Data to process
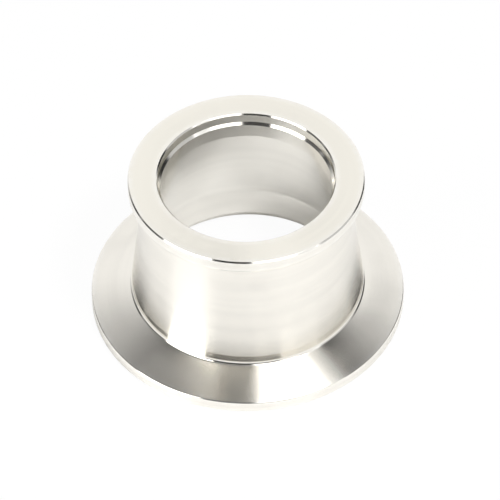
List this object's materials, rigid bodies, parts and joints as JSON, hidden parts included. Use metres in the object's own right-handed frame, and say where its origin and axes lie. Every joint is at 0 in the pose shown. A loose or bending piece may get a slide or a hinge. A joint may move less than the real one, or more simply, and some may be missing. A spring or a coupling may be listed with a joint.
{
  "type": "vacuum conical reducer",
  "caption": "Turned stainless steel vacuum adapter with a wide and a narrow clamp flange joined by a conical neck, open right through.",
  "frame": {"origin": "centre of the large flange's sealing face, on the turning axis, where the part stands", "axes": "+Z along the turning axis, from the large flange to the small flange; X and Y lie in the large sealing face, in any direction because the part is round"},
  "size_m": [0.075, 0.075, 0.04],
  "materials": {
    "turned_steel": "bright fine-turned stainless steel, with fine tool marks round the axis"
  },
  "bodies": {
    "root": {"conical_reducer": "turned_steel"}
  },
  "joints": []
}
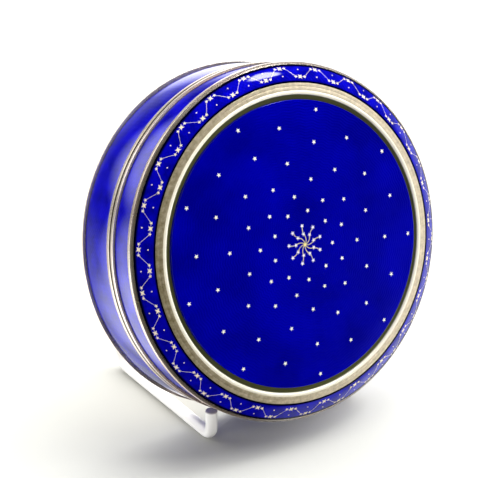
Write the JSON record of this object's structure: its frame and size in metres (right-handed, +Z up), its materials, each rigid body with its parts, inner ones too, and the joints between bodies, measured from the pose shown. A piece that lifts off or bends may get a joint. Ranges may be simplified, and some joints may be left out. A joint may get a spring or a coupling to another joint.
{
  "type": "guilloche enamel box on a display easel",
  "caption": "Round blue enamel box with a lift-off lid, gilt edges, a domed starry panel and a star garland border, leaning back in a bent rod easel.",
  "frame": {"origin": "middle of the footprint, on the surface that the easel stands on", "axes": "+Z up, -Y is the side that the lid faces, +X to the right as the lid is seen from the front"},
  "size_m": [0.08, 0.0586, 0.0839],
  "materials": {
    "silver_gilt": "polished silver-gilt",
    "worn_gilt": "silver-gilt worn to satin, with a bright bead",
    "blue_enamel": "glossy translucent enamel over engine turning",
    "coated_rod": "white plastic coat on steel rod"
  },
  "bodies": {
    "root": {"base_cup": "silver_gilt", "base_band_enamel": "blue_enamel", "lid_shell": "silver_gilt", "lid_band_enamel": "blue_enamel", "lid_border_enamel": "blue_enamel", "lid_ring": "worn_gilt", "lid_panel": "blue_enamel", "display_easel": "coated_rod"}
  },
  "joints": []
}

Task prompt
Your task is to output the full set of records exactly as presented.

Solution for this task
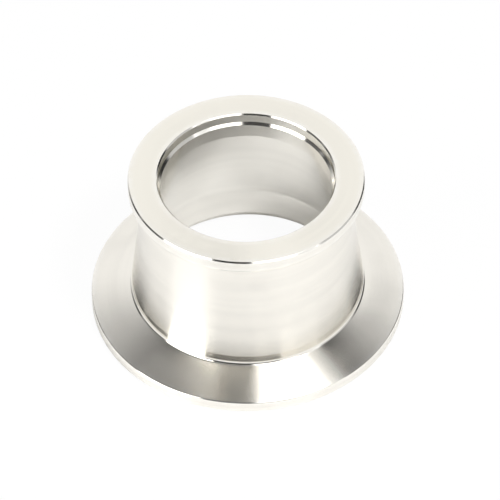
List this object's materials, rigid bodies, parts and joints as JSON, hidden parts included. Use metres in the object's own right-handed frame, and say where its origin and axes lie. Every joint is at 0 in the pose shown. A loose or bending piece may get a slide or a hinge. A joint may move less than the real one, or more simply, and some may be missing. A spring or a coupling may be listed with a joint.
{
  "type": "vacuum conical reducer",
  "caption": "Turned stainless steel vacuum adapter with a wide and a narrow clamp flange joined by a conical neck, open right through.",
  "frame": {"origin": "centre of the large flange's sealing face, on the turning axis, where the part stands", "axes": "+Z along the turning axis, from the large flange to the small flange; X and Y lie in the large sealing face, in any direction because the part is round"},
  "size_m": [0.075, 0.075, 0.04],
  "materials": {
    "turned_steel": "bright fine-turned stainless steel, with fine tool marks round the axis"
  },
  "bodies": {
    "root": {"conical_reducer": "turned_steel"}
  },
  "joints": []
}
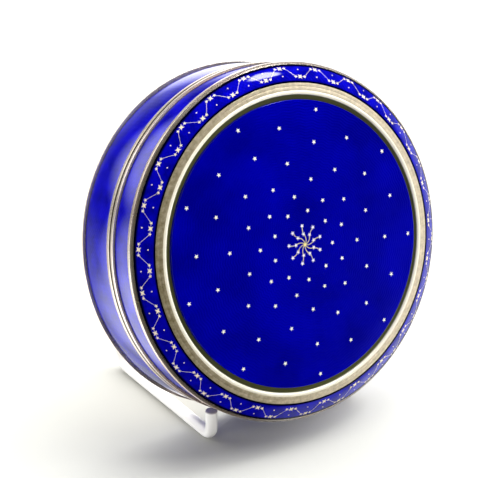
Write the JSON record of this object's structure: its frame and size in metres (right-handed, +Z up), its materials, each rigid body with its parts, inner ones too, and the joints between bodies, measured from the pose shown. A piece that lifts off or bends may get a joint. Ranges may be simplified, and some joints may be left out. A joint may get a spring or a coupling to another joint.
{
  "type": "guilloche enamel box on a display easel",
  "caption": "Round blue enamel box with a lift-off lid, gilt edges, a domed starry panel and a star garland border, leaning back in a bent rod easel.",
  "frame": {"origin": "middle of the footprint, on the surface that the easel stands on", "axes": "+Z up, -Y is the side that the lid faces, +X to the right as the lid is seen from the front"},
  "size_m": [0.08, 0.0586, 0.0839],
  "materials": {
    "silver_gilt": "polished silver-gilt",
    "worn_gilt": "silver-gilt worn to satin, with a bright bead",
    "blue_enamel": "glossy translucent enamel over engine turning",
    "coated_rod": "white plastic coat on steel rod"
  },
  "bodies": {
    "root": {"base_cup": "silver_gilt", "base_band_enamel": "blue_enamel", "lid_shell": "silver_gilt", "lid_band_enamel": "blue_enamel", "lid_border_enamel": "blue_enamel", "lid_ring": "worn_gilt", "lid_panel": "blue_enamel", "display_easel": "coated_rod"}
  },
  "joints": []
}